Short task:
Read the lines below. Copy out any that hold the string "rigid".

■ ■ ■

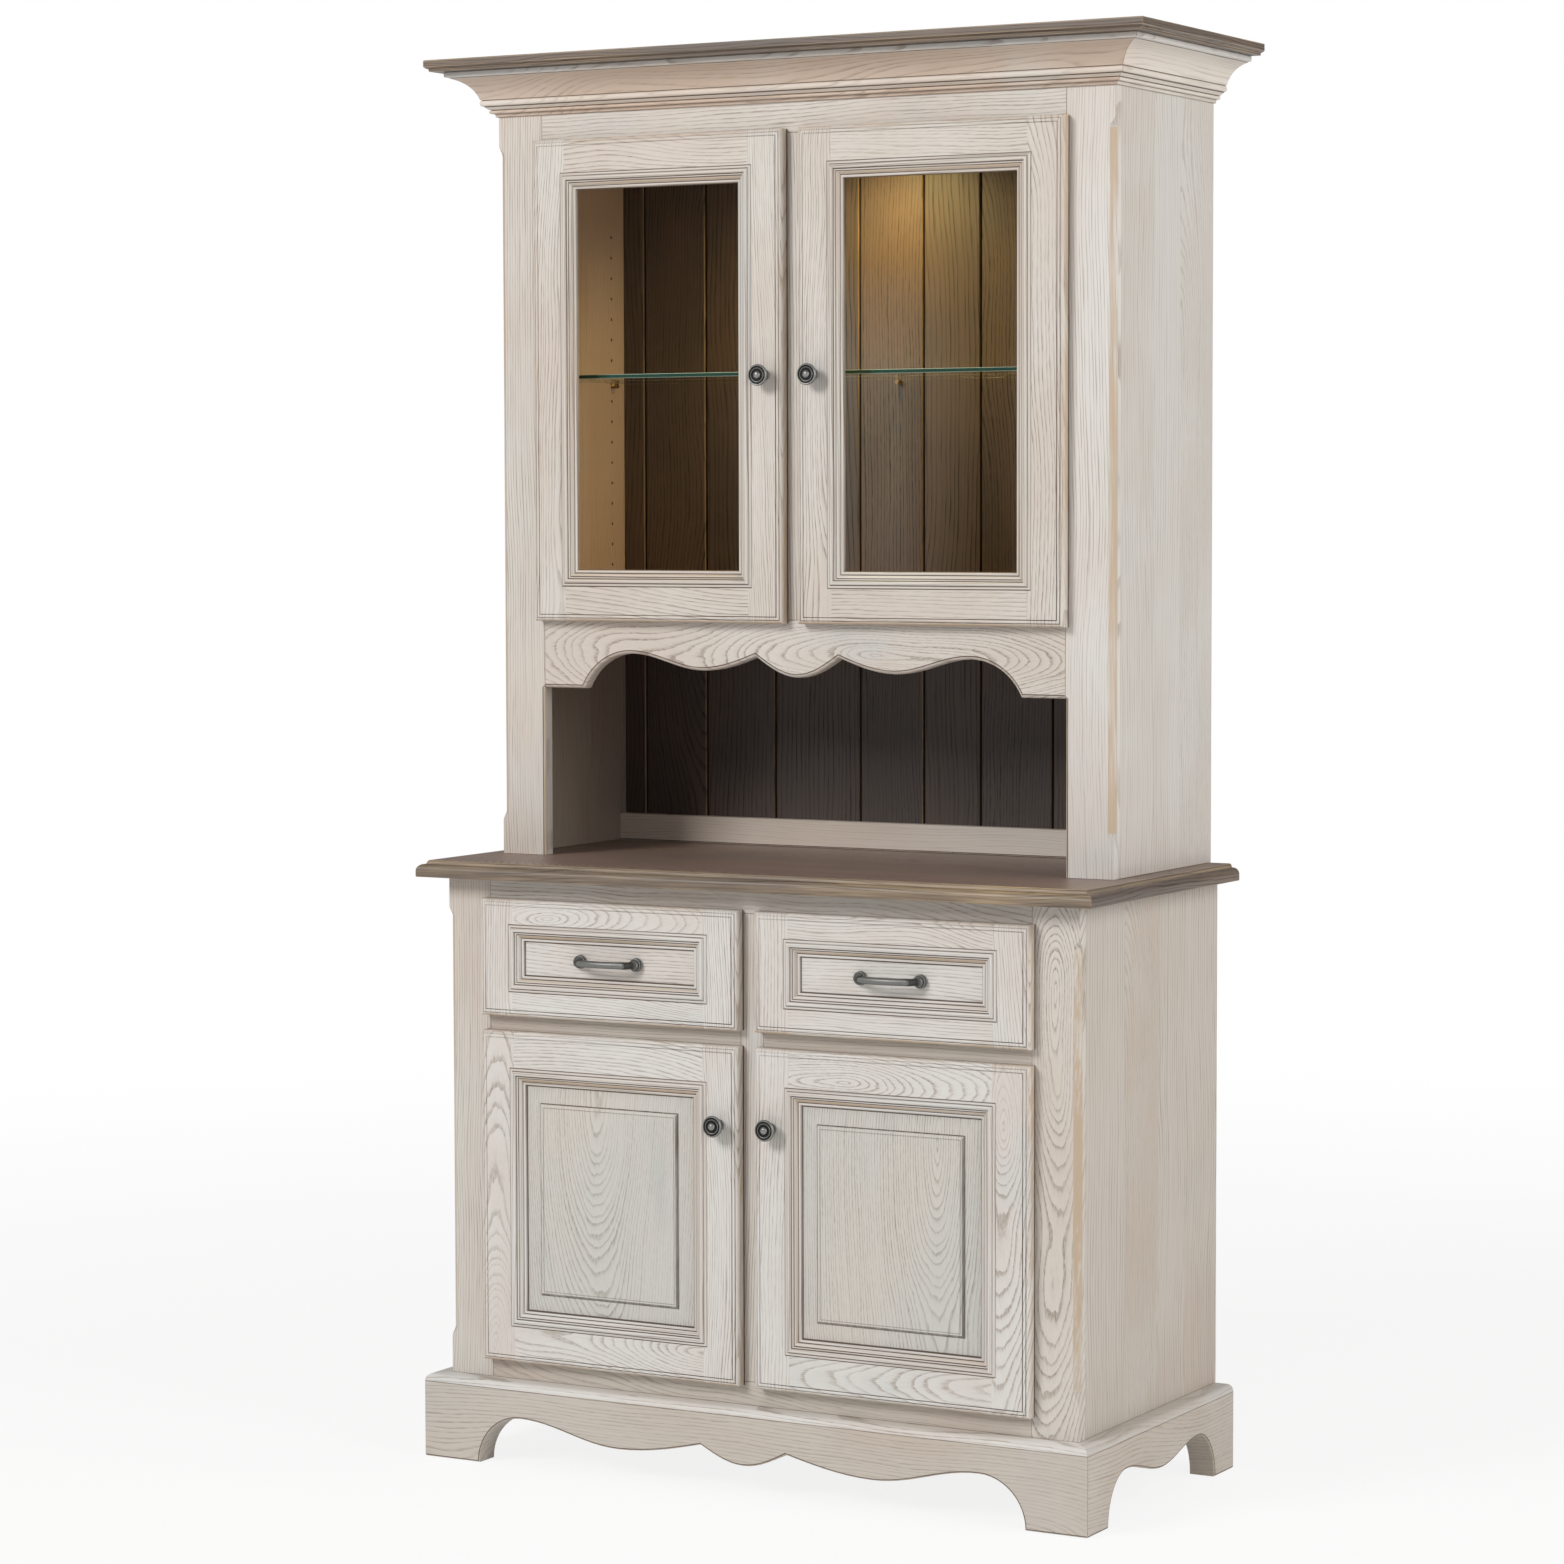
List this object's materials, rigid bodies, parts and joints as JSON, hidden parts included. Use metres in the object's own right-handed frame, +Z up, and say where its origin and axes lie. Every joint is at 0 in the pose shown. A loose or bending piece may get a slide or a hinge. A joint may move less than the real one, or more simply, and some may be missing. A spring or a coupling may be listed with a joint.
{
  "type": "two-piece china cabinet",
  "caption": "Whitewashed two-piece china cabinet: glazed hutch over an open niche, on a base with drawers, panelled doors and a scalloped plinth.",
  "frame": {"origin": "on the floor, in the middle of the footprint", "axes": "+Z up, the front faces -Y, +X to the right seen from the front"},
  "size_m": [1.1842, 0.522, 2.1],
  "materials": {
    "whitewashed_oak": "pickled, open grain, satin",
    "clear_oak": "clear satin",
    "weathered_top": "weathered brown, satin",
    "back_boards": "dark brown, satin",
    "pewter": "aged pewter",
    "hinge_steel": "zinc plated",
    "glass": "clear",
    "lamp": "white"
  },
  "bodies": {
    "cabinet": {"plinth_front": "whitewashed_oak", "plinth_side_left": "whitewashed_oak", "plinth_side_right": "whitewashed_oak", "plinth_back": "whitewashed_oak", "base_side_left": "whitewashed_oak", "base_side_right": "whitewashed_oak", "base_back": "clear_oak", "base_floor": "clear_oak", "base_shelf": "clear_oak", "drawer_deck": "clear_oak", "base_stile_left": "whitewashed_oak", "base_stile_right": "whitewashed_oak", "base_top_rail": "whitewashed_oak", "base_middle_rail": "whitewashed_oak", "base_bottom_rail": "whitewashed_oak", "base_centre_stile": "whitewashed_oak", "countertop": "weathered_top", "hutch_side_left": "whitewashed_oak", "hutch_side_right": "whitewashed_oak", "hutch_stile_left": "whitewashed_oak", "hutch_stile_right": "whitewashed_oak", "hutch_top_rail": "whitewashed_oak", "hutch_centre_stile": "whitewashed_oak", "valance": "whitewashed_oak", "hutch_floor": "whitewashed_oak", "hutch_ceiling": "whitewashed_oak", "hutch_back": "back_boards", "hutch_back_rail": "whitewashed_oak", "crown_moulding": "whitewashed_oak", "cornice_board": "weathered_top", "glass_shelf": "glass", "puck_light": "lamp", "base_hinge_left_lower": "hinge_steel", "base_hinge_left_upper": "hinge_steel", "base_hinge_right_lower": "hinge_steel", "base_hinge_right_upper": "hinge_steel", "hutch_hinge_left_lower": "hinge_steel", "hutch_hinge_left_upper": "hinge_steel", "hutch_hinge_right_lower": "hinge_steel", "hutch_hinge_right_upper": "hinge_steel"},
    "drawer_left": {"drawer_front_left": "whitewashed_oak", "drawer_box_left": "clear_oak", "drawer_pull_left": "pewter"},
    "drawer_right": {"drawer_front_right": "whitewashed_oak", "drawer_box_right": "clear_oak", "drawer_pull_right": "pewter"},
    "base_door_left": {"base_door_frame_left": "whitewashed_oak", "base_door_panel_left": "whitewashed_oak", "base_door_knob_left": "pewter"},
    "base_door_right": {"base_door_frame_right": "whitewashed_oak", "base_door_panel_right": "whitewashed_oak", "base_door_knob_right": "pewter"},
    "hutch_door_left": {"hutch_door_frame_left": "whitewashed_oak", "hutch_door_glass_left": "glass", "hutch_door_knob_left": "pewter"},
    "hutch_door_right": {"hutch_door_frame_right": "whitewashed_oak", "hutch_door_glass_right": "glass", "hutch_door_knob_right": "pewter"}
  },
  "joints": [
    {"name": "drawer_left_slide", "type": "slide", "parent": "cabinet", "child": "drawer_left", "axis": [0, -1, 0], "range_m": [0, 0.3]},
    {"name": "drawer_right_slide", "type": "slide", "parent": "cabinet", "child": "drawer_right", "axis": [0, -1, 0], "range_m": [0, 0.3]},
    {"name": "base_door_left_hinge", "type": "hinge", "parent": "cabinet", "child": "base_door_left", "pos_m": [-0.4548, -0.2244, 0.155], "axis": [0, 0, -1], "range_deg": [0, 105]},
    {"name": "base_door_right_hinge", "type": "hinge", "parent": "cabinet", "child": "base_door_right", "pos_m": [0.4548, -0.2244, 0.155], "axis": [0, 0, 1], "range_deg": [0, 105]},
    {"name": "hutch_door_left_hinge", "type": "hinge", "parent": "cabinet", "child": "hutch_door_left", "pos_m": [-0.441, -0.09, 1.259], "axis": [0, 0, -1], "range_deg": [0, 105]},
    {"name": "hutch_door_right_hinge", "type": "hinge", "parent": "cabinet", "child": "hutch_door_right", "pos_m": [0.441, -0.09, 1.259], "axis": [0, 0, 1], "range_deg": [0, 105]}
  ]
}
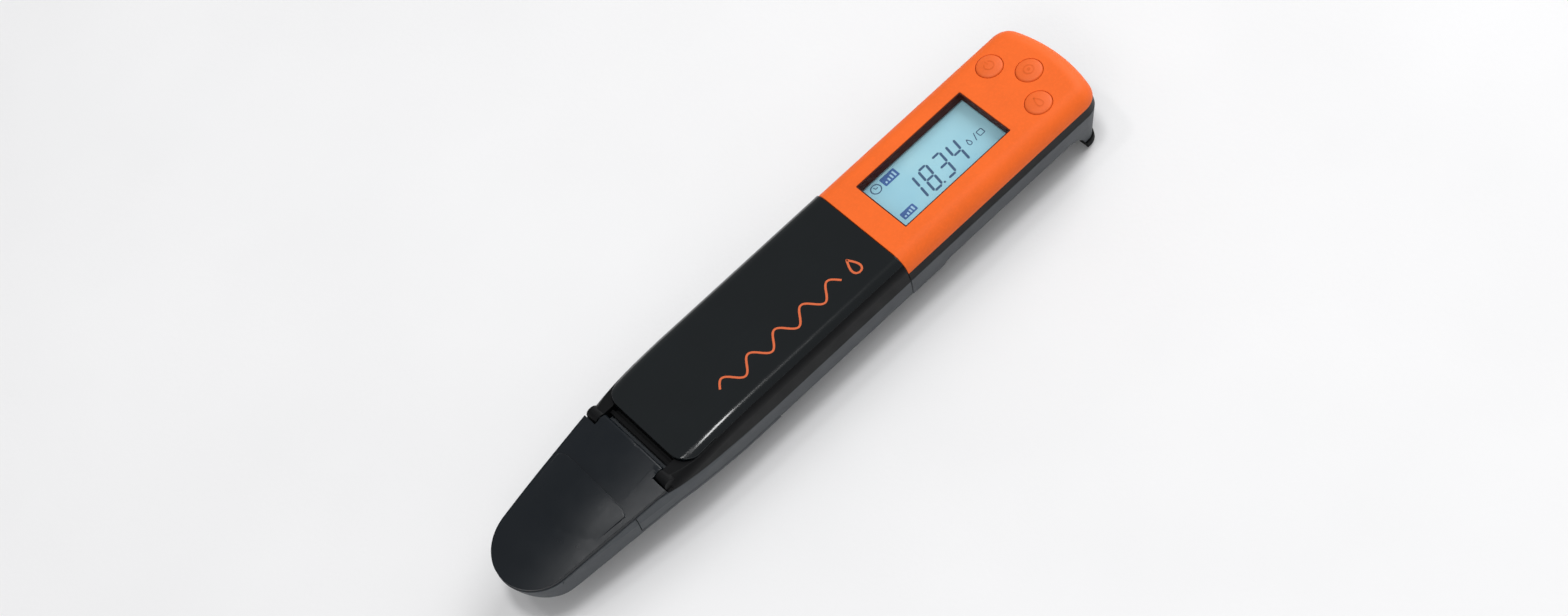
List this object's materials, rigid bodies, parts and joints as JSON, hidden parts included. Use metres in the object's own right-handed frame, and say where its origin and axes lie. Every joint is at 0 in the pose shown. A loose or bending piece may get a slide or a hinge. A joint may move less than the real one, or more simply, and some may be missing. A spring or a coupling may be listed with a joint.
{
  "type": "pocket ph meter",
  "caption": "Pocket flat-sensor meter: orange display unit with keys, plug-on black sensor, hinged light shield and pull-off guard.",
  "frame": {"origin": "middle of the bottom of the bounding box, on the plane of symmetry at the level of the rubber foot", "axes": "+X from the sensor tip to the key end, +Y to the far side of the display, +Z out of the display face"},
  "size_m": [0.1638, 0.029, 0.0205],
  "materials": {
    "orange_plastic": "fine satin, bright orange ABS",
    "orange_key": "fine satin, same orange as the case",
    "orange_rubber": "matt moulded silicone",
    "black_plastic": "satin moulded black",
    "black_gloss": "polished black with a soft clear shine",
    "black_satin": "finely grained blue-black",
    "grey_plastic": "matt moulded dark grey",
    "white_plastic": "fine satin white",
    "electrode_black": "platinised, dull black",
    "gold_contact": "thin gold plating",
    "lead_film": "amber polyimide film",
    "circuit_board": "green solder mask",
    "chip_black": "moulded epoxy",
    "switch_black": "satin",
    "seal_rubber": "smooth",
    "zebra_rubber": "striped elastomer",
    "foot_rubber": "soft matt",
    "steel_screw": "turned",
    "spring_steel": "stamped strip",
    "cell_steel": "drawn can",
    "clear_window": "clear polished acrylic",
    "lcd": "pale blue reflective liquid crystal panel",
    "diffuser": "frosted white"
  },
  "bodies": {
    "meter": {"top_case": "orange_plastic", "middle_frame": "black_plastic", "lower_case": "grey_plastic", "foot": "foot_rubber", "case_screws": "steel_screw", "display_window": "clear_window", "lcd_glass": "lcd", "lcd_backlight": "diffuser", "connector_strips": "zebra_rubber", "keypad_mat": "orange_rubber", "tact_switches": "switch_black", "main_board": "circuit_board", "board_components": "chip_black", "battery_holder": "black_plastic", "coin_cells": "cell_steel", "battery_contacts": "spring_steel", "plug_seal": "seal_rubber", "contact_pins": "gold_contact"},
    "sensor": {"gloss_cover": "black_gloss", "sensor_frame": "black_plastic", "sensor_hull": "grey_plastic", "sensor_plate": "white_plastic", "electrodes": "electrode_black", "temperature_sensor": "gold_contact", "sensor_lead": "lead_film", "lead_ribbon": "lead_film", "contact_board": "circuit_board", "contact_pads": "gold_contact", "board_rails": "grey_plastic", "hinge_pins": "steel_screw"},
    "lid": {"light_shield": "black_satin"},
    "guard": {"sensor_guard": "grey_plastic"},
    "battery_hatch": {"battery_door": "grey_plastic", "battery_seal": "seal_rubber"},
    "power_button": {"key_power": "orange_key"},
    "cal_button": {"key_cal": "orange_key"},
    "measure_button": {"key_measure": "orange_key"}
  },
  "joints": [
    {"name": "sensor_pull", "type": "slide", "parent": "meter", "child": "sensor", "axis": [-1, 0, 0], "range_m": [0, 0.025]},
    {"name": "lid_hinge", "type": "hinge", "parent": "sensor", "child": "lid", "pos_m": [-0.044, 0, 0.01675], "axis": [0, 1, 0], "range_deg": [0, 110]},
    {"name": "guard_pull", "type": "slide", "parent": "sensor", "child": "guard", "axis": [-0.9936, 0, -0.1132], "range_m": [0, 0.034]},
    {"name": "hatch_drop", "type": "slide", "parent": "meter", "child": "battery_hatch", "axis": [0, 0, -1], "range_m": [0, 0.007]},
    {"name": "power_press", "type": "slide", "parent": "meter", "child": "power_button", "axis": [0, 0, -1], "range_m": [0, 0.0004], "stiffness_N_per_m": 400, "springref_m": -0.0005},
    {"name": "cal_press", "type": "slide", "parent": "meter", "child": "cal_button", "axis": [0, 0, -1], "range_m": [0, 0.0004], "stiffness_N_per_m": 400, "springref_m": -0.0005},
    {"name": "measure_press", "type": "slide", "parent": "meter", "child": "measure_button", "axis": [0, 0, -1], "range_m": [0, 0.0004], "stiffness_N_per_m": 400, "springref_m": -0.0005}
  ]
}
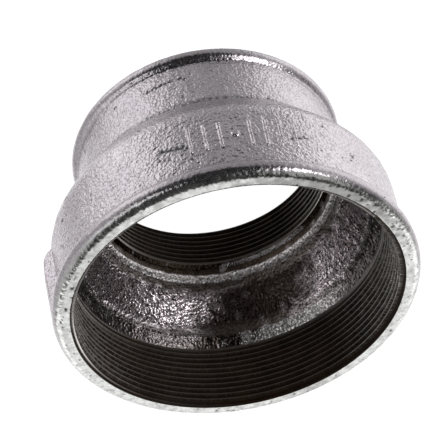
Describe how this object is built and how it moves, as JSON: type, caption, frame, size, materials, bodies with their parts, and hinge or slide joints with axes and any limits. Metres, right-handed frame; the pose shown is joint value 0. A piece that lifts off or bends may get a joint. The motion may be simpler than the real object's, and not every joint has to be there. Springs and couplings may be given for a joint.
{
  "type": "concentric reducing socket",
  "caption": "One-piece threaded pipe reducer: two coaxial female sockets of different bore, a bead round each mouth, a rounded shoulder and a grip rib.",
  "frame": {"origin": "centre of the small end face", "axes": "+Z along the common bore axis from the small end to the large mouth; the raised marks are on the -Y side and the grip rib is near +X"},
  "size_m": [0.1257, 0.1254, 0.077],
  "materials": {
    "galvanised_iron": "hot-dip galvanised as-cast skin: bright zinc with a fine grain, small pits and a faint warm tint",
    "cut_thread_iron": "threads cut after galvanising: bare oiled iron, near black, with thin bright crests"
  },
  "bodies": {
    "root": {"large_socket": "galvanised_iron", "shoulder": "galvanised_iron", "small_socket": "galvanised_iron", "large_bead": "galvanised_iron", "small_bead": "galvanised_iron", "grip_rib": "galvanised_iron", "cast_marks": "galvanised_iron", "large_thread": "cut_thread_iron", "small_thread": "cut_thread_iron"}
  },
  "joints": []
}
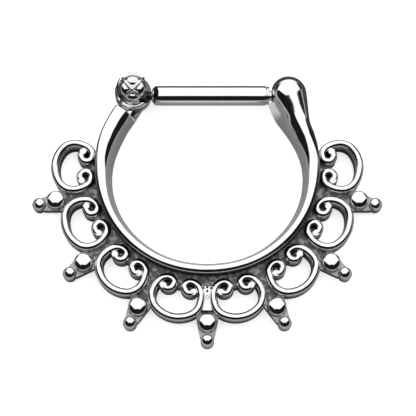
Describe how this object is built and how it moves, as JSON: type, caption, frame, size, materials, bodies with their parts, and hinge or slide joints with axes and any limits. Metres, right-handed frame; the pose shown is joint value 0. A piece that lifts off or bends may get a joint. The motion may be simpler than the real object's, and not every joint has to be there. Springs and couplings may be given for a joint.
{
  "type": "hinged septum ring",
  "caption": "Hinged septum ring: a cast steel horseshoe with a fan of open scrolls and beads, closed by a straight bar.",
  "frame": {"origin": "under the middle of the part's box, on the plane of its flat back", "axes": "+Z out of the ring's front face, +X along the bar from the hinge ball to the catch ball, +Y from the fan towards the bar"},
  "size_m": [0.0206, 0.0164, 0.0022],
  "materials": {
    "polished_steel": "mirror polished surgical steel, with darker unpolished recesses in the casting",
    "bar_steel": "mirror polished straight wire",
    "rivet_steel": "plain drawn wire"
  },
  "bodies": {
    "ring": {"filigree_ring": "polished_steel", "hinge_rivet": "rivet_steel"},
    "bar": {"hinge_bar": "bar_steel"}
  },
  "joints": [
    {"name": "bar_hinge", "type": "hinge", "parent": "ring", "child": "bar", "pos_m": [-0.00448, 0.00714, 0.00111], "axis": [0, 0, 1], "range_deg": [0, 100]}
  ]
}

■ ■ ■

Final answer:
List this object's materials, rigid bodies, parts and joints as JSON, hidden parts included. Use metres in the object's own right-handed frame, +Z up, and say where its origin and axes lie. Every joint is at 0 in the pose shown. A loose or bending piece may get a slide or a hinge. A joint may move less than the real one, or more simply, and some may be missing. A spring or a coupling may be listed with a joint.
List this object's materials, rigid bodies, parts and joints as JSON, hidden parts included. Use metres in the object's own right-handed frame, and say where its origin and axes lie. Every joint is at 0 in the pose shown. A loose or bending piece may get a slide or a hinge. A joint may move less than the real one, or more simply, and some may be missing. A spring or a coupling may be listed with a joint.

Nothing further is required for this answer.